The task: The complete listing should be restated exactly.

Data provided:
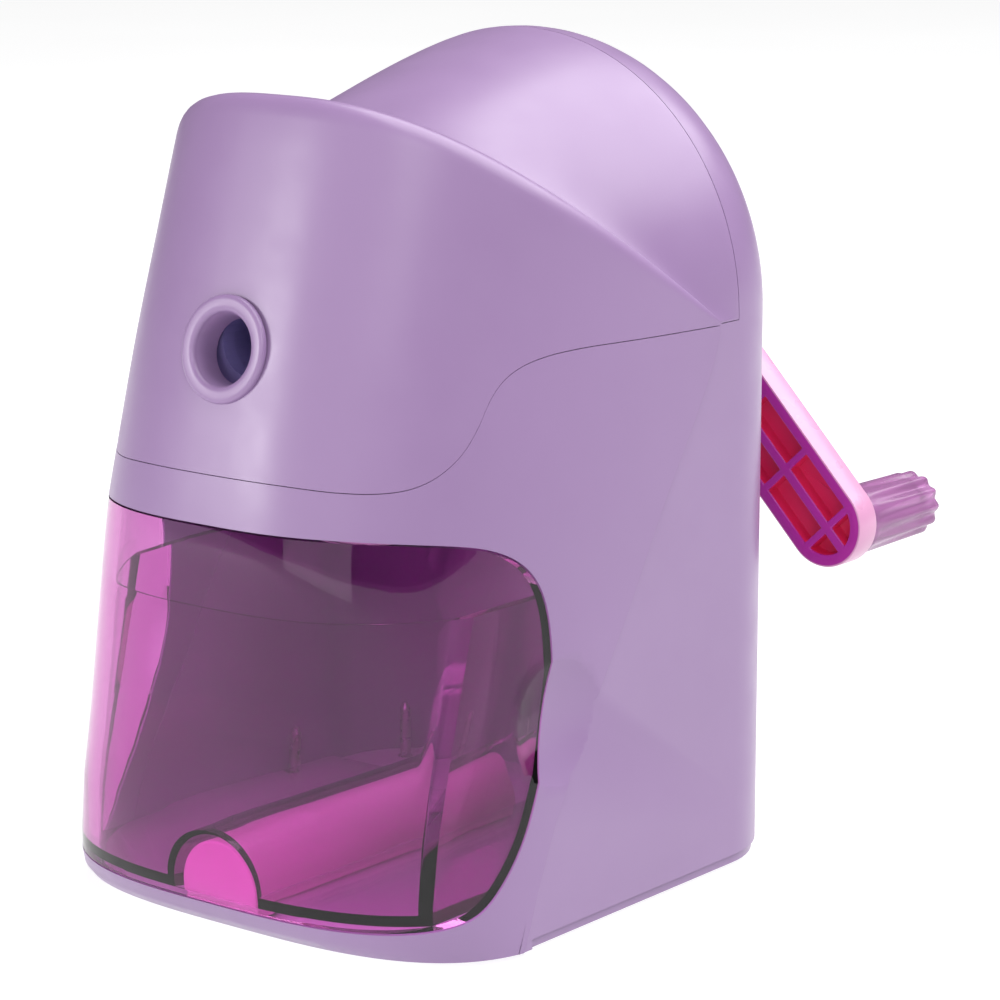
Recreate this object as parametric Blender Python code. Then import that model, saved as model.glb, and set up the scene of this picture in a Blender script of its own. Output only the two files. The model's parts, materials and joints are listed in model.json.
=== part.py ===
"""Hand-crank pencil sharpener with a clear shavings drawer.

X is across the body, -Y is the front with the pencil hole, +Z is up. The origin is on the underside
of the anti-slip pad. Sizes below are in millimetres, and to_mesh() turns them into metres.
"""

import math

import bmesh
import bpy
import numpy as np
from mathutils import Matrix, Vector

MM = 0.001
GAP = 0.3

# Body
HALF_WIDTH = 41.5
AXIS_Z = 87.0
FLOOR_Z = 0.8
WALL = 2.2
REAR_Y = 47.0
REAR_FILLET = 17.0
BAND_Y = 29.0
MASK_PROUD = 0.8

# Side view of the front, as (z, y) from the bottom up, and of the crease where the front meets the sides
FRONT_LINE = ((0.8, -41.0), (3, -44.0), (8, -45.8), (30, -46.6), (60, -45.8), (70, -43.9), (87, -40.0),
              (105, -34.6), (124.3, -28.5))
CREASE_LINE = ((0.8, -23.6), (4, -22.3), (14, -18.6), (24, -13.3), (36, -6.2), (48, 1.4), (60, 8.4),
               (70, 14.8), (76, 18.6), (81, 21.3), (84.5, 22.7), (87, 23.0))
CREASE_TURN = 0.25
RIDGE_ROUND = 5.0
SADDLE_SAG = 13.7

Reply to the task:
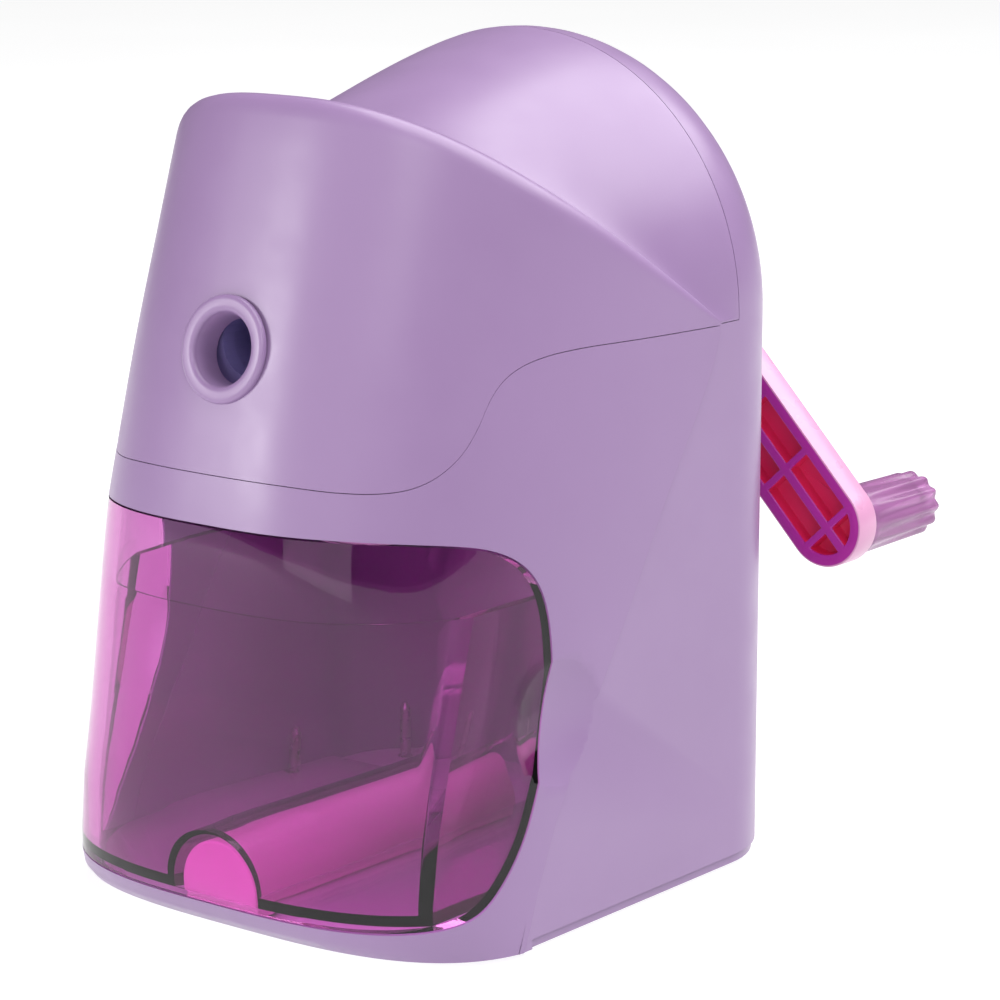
Recreate this object as parametric Blender Python code. Then import that model, saved as model.glb, and set up the scene of this picture in a Blender script of its own. Output only the two files. The model's parts, materials and joints are listed in model.json.
=== part.py ===
"""Hand-crank pencil sharpener with a clear shavings drawer.

X is across the body, -Y is the front with the pencil hole, +Z is up. The origin is on the underside
of the anti-slip pad. Sizes below are in millimetres, and to_mesh() turns them into metres.
"""

import math

import bmesh
import bpy
import numpy as np
from mathutils import Matrix, Vector

MM = 0.001
GAP = 0.3

# Body
HALF_WIDTH = 41.5
AXIS_Z = 87.0
FLOOR_Z = 0.8
WALL = 2.2
REAR_Y = 47.0
REAR_FILLET = 17.0
BAND_Y = 29.0
MASK_PROUD = 0.8

# Side view of the front, as (z, y) from the bottom up, and of the crease where the front meets the sides
FRONT_LINE = ((0.8, -41.0), (3, -44.0), (8, -45.8), (30, -46.6), (60, -45.8), (70, -43.9), (87, -40.0),
              (105, -34.6), (124.3, -28.5))
CREASE_LINE = ((0.8, -23.6), (4, -22.3), (14, -18.6), (24, -13.3), (36, -6.2), (48, 1.4), (60, 8.4),
               (70, 14.8), (76, 18.6), (81, 21.3), (84.5, 22.7), (87, 23.0))
CREASE_TURN = 0.25
RIDGE_ROUND = 5.0
SADDLE_SAG = 13.7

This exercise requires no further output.